I was a counselor for 31 years.  The last six years in my profession I was the head counselor at Sequoia High School (CA). Before becoming a counselor, I was a high school teacher for six years. I taught in the bilingual program. I noticed that these students were not being given college prep classes. I felt that their limited English proficiency was also interpreted as limited intelligence. Many super bright and stellar students were in remedial classes only because they lacked fluency in English. I believed that if I became their counselor I could program them into more challenging classes that would get them prepared for four-year college admission.

Do you have any advice for those new to the field?
Believe in yourself and the power of your advocacy! Regardless of how high risk your students may be, you can help them see themselves as worthy to become who ever they wish to become. Instilling hope in your students is one of the most powerful things you can do for them.  Be intentional in creating a proactive counseling program at your school. Stay connected with NACAC and your regional association and reach out to them for training. You will be amazed by the impact this will make in your work.

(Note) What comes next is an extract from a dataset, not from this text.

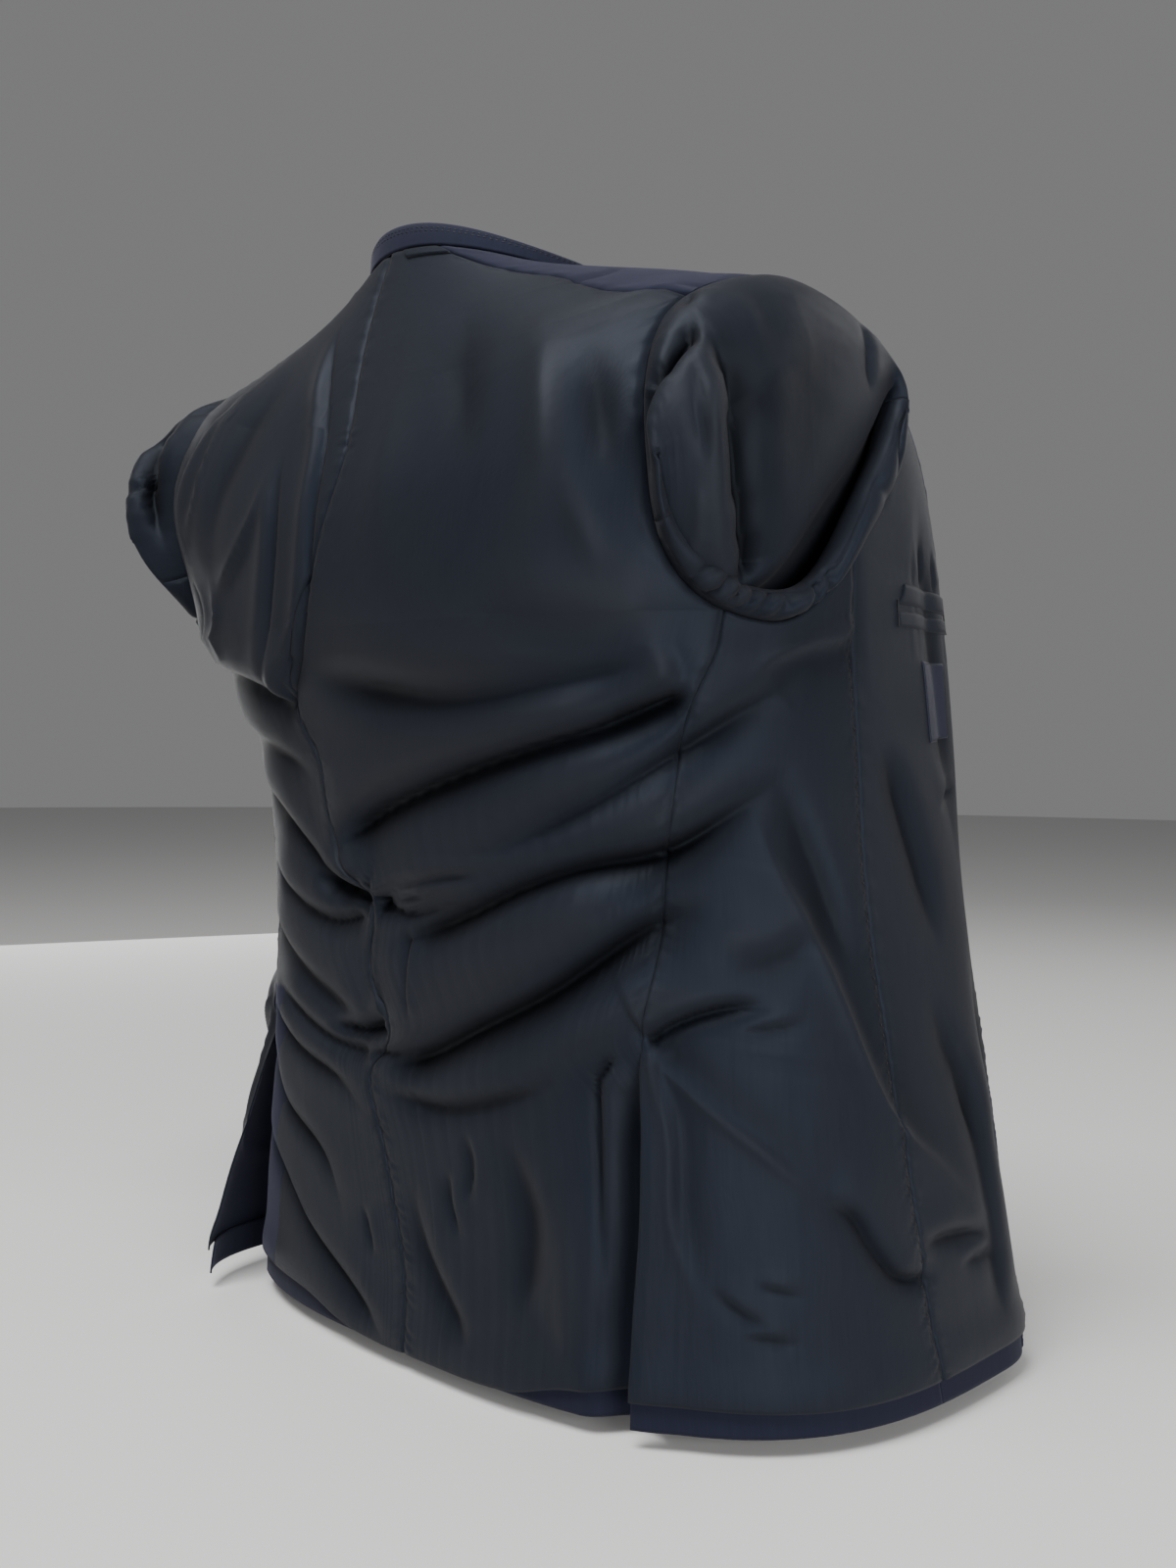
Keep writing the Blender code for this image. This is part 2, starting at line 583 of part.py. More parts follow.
def relaxed(points):
    """The ring's points eased towards their neighbours where the cloth folds in at the mouth."""
    for _ in range(RELAX_PASSES):
        around = (np.roll(points, 1, axis=1) + np.roll(points, -1, axis=1)) / 2
        along = points.copy()
        along[1:-1] = (points[:-2] + points[2:]) / 2
        eased = (2 * points + around + along) / 4
        points[RELAXED_ROWS] = eased[RELAXED_ROWS]
    return points


def nearest_column(angles, wanted):
    return min(range(len(angles)), key=lambda j: abs(angles[j] - wanted))


def narrowed(points):
    """A panel's points with its first and last columns moved in, to leave the seams."""
    points = points.copy()
    for edge, beside in ((0, 1), (-1, -2)):
        step = points[:, beside] - points[:, edge]
        points[:, edge] += step * SLEEVE_SEAM / np.linalg.norm(step, axis=1, keepdims=True)
    return points


def sleeve(side, word, finish):
    angles = sleeve_ring_angles() if side == RIGHT else sleeve_ring_angles()[::-1]
    middle = (ARMHOLE_TURN, ARMHOLE_DROP)
    edge = [shifted(armhole(angle), middle, SEAM) for angle in angles]
    outer = [[place(side * turn, drop, folded=0) for turn, drop in edge]]
    outer += [[sleeve_point(angle, row, side) for angle in angles] for row in SLEEVE_ROWS]
    outer = relaxed(np.array(outer))
    normals = normals_of(outer, closed=True)
    normals[0] = [outward(side * turn, drop) for turn, drop in edge]
    inner = outer - normals * WALL
    fore = nearest_column(angles, FOREARM_ANGLE)
    hind = nearest_column(angles, HINDARM_ANGLE)
    starts = (hind, fore) if side == RIGHT else (fore, hind)
    for panel_name, start, end in (("upper", *starts), ("under", *starts[::-1])):
        columns = [(start + j) % len(angles) for j in range((end - start) % len(angles) + 1)]
        outer_half, inner_half = narrowed(outer[:, columns]), narrowed(inner[:, columns])
        wall(f"sleeve_{panel_name}_{word}", outer_half, inner_half, finish)


# Collar: it stands up from the neck seam and its fall turns down inside.
CollarRow = namedtuple("CollarRow", "inward height_share fall_share")
COLLAR_PROFILE = (
    CollarRow(0.0000, 0.00, 0.0),
    CollarRow(0.0008, 0.50, 0.0),
    CollarRow(0.0020, 0.85, 0.0),
    CollarRow(0.0048, 1.00, 0.0),
    CollarRow(0.0076, 0.85, 0.0),
    CollarRow(0.0092, 1.00, 0.4),
    CollarRow(0.0102, 1.00, 0.7),
    CollarRow(0.0112, 1.00, 1.0),
)
COLLAR_COLUMNS = 26
COLLAR_GAP = 0.0010  # above the neck seam, whose panels are cut straighter than the collar


def collar(name, finish):
    outer = []
    for row in reversed(COLLAR_PROFILE):
        points = []
        for j in range(COLLAR_COLUMNS + 1):
            turn = mix(-COLLAR_END_TURN, COLLAR_END_TURN, j / COLLAR_COLUMNS)
            base = form(turn, 0)
            flat = np.array((base[0], base[1], 0)) / math.hypot(base[0], base[1])
            up = COLLAR_GAP + row.height_share * turn_of(COLLAR_HEIGHTS, turn) - row.fall_share * COLLAR_FALL
            points.append(base - flat * row.inward + np.array((0, 0, up)))
        outer.append(points)
    wall(name, outer, np.array(outer) - normals_of(outer, closed=False) * WALL, finish)


# Lapels: folded in along the front edge, they lie against the inside of the facing.
LAPEL_WIDTHS = ((0.050, 20), (0.085, 21), (0.130, 17), (0.200, 12.5), (0.300, 7), (0.400, 2.2))
LAPEL_DROPS = (0.055, 0.090, 0.130, 0.180, 0.240, 0.300, 0.350, 0.395)
LAPEL_GAP = 0.0040
LAPEL_INSET = 0.3  # turns from the front edge to the lapel's fold
LAPEL_ROLL = 4  # turns over which the lapel moves off the facing
LAPEL_COLUMNS = 4


def lapel(side, name, finish):
    grid = []
    for drop in LAPEL_DROPS:
        fold = turn_of(FRONT_EDGE, drop) - LAPEL_INSET
        tip = fold - turn_of(LAPEL_WIDTHS, drop)
        grid.append([(mix(tip, fold, j / LAPEL_COLUMNS), drop) for j in range(LAPEL_COLUMNS + 1)])

    def lie(turn, drop):
        return -LAPEL_GAP * ease((turn_of(FRONT_EDGE, drop) - turn) / LAPEL_ROLL)

    panel(name, grid, finish, side, lift=-WALL - SEAM, flare=lie)


# Small pieces on the lining, placed in rows and columns of the grid of the panel under them.
Patch = namedtuple("Patch", "name top bottom start end thickness")
PATCH_GAP = 0.0008
PATCHES_ON_FRONT = (
    Patch("pocket_welt_upper", 5.70, 5.97, 1.8, 7.3, 0.0010),
    Patch("pocket_welt_lower", 6.05, 6.38, 1.8, 7.3, 0.0010),
)
LABEL = Patch("label", 7.10, 9.40, 3.5, 6.2, 0.0006)
HANGER_LOOP = Patch("hanger_loop", 0.05, 0.62, 4.5, 11.8, 0.0014)


def stops(start, end):
    """The two ends and every whole number between them."""
    return [start, *range(math.floor(start) + 1, math.ceil(end)), end]


def on_face(points, row, column):
    """The point of a panel's outer face at a place between its rows and columns."""
    i, j = min(int(row), len(points) - 2), min(int(column), len(points[0]) - 2)
    down, across = row - i, column - j
    corner, far = points[i][j], points[i + 1][j + 1]
    if down > across:
        below = points[i + 1][j]
        return corner + (below - corner) * down + (far - below) * across
    beside = points[i][j + 1]
    return corner + (beside - corner) * across + (far - beside) * down


def patch(points, piece, finish):
    normals = normals_of(points, closed=False)
    rows, columns = stops(piece.top, piece.bottom), stops(piece.start, piece.end)

    def layer(lift):
        return [
            [on_face(points, r, c) + normals[round(r)][round(c)] * lift for c in columns] for r in rows
        ]

    wall(piece.name, layer(PATCH_GAP + piece.thickness), layer(PATCH_GAP), finish)


BUTTON_DROPS = (0.430, 0.535)
BUTTON_TURN_INSET = 5.0


def button(name, drop, finish):
    """A flat round button on the wool side of the left front, inside the body."""
    turn = -(turn_of(FRONT_EDGE, drop) - BUTTON_TURN_INSET)
    normal = outward(turn, drop)
    lift = relief(turn, drop) - WALL - 2 * SEAM - BUTTON_THICKNESS / 2
    bpy.ops.mesh.primitive_cylinder_add(
        vertices=24, radius=BUTTON_WIDTH / 2, depth=BUTTON_THICKNESS, location=(0, 0, 0)
    )
    made = bpy.context.object
    made.name = name
    made.location = form(turn, drop) + normal * lift
    made.rotation_mode = "QUATERNION"
    made.rotation_quaternion = Vector(normal.tolist()).to_track_quat("Z", "Y")
    made.data.materials.append(finish)
    bevel = made.modifiers.new("Rim", "BEVEL")
    bevel.width = BUTTON_RIM
    bevel.segments = 1


def build():
    for old in list(bpy.data.objects):
        bpy.data.objects.remove(old, do_unlink=True)
    lining = material("lining", LINING_COLOUR, 0.38)
    wool = material("wool", WOOL_COLOUR, 0.8)
    woven = material("label", LABEL_COLOUR, 0.6)
    horn = material("button", BUTTON_COLOUR, 0.35)
    for side, word in ((LEFT, "left"), (RIGHT, "right")):
        back = back_half(side, f"back_{word}", lining)
        side_panel(side, f"side_{word}", lining)
        front = front_lining(side, f"front_{word}", lining)
        facing(side, f"facing_{word}", wool)
        lapel(side, f"lapel_{word}", wool)
        hem_bands(side, word, wool)
        sleeve(side, word, lining)
    # The right panels are the last that were made; the small pieces lie on them.
    for piece in PATCHES_ON_FRONT:
        patch(front, piece, lining)
    patch(front, LABEL, woven)
    patch(back, HANGER_LOOP, lining)
    collar("collar", wool)
    for number, drop in enumerate(BUTTON_DROPS, 1):
        button(f"front_button_{number}", drop, horn)


build()
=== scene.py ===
import math
from collections import namedtuple

import bpy
import numpy as np
from mathutils import Matrix, Vector


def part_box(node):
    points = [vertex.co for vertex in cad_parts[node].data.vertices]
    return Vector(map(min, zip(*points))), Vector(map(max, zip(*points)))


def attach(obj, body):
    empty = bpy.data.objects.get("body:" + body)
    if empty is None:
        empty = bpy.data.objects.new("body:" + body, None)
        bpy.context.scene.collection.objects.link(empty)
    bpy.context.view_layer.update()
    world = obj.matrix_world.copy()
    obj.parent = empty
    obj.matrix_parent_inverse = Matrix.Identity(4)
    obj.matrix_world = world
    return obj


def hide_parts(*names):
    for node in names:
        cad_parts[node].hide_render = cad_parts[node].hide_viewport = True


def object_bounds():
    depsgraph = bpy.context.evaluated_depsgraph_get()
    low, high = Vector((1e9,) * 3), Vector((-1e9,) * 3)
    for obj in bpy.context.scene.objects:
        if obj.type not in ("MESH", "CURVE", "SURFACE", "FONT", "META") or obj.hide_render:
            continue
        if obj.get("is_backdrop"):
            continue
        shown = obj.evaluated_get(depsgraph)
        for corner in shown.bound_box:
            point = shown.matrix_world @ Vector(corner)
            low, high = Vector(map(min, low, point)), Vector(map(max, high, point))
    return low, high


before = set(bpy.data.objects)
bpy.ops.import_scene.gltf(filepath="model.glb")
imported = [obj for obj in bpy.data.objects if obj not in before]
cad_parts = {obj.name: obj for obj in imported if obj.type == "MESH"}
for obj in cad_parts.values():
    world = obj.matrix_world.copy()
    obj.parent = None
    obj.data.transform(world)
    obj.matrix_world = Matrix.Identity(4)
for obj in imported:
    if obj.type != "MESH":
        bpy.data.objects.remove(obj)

cad_low, cad_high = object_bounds()
bpy.ops.object.select_all(action="DESELECT")

# ------------------------------
# Back: two halves of lining on the wool back, joined down the centre back seam, which has an ease
# pleat beside it. Each is cut as one piece from the neck to the hem. Their places are given as a
# turn in degrees from the centre back, towards the wearer's right, and a drop below the neck seam.
RIGHT, LEFT = 1, -1
SIDES = ((LEFT, "left"), (RIGHT, "right"))
BACK_LENGTH = 0.735
LINING_HEM = 0.717

# The hanging jacket's cross-sections, from the neck to the hem.
Section = namedtuple("Section", "drop side_z front_z right left back widest front square")
SECTIONS = (
    Section(0.000, -0.016, -0.070, 0.088, 0.086, 0.080, 0.000, -0.085, 2.0),
    Section(0.035, -0.021, -0.090, 0.135, 0.138, 0.092, -0.012, -0.115, 2.1),
    Section(0.080, -0.031, -0.115, 0.192, 0.208, 0.108, -0.030, -0.155, 2.5),
    Section(0.125, -0.046, -0.150, 0.238, 0.280, 0.122, -0.045, -0.190, 2.9),
    Section(0.180, -0.115, -0.190, 0.264, 0.322, 0.132, -0.075, -0.222, 3.0),
    Section(0.250, -0.245, -0.250, 0.264, 0.292, 0.126, -0.120, -0.252, 2.8),
    Section(0.330, -0.330, -0.330, 0.264, 0.252, 0.100, -0.140, -0.266, 2.8),
    Section(0.430, -0.430, -0.430, 0.270, 0.246, 0.084, -0.150, -0.272, 2.9),
    Section(0.540, -0.540, -0.540, 0.284, 0.262, 0.076, -0.160, -0.280, 3.0),
    Section(0.640, -0.640, -0.640, 0.297, 0.280, 0.072, -0.172, -0.288, 3.0),
    Section(BACK_LENGTH, -BACK_LENGTH, -BACK_LENGTH, 0.306, 0.294, 0.070, -0.182, -0.296, 3.0),
)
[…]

You’ve been a supporter of the Imagine Fund. Why do you choose to give to NACAC? 
I am the daughter of migrant and blue-collar workers.  Without financial assistance I would not have ever made it to college.  The scholarships and financial aid I received did two very important things for me.  They made it possible for me to go to college.  Most important, when I saw how others believed in me and were willing to invest in my future, this helped me to believe so much more in myself and to never give up.

If you could be any fictional character, who would it be and why?
I cannot think of a fictional character that I would want to be. However, I have always loved and been inspired by Sor Juana Inez De La Cruz. She was a self-educated scholar, philosopher, scientist, poet and writer who was passionate about learning.  She grew up during colonial times, when, in Mexico, women were not allowed to go to study. Her story of courage and determination gave me the courage to work hard and succeed. Through her example, I learned that I could persevere as long as I did not give up!

Describe yourself in five words.
God-centered, loving, assertive, tenacious, passionate, and edifier.